Just shows how stupid the idea of learning to offroad on anything bigger than a 450 really is :blast
If you can at least take some of the weight out the equation, you've got more chance of controlling the thing.

Dunno about that... I found the 1200 to be a real lady for slow speed offroad use...

Did offroad 1 on it and never dropped it after the pick-up lessons... Followed Fanum all over Morocco on mine and never dropped it. Tried an X-challenge on the course and really liked the 1200...
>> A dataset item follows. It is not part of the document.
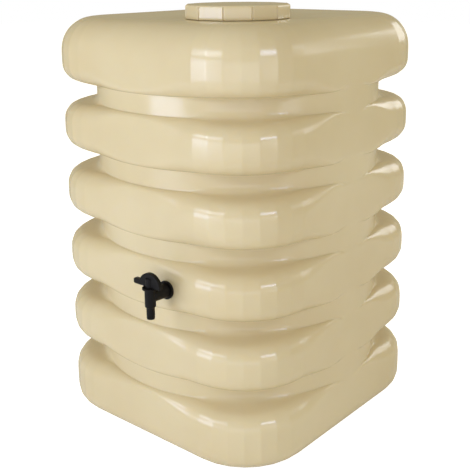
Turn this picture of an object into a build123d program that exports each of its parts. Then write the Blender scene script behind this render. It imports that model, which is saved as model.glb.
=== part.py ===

I agree that here are better bikes for 'rip the world' offroad riding... but if learning low speed control is the goal... (and you aren't prone to freaking out =)... the 1200 is a nice bike to do it on...

Al...
 
A 1200 just won't do the majority of stuff that a bike 50+ kgs lighter will, and I'm not talking about ripping up the world :)
A novice could do tame, flat-ish tracks on the bigger GS's but they will quickly struggle on significant mud, rocks, slopes. That's fairly self-evident I would have thought ?
 
I thought I'd given my (hired) 800 a battering, this fella has done a fine job! Hope he got home ok on his big scoot.:beerjug:

I liked the 800 off road, throttle was a bit snatchy though. That's why I was so useless.:augie
 
Very sad........

We don't even have the bikes here and they're wrecking them !!

I gotta agree about the bike size comment for learners. Ideally, you shouldn't learn on anything bigger than a 400cc bike. I've been an MSF instructor for years and I've seen people in a panic situation do things on 150 and 250cc bikes that I would have thought impossible.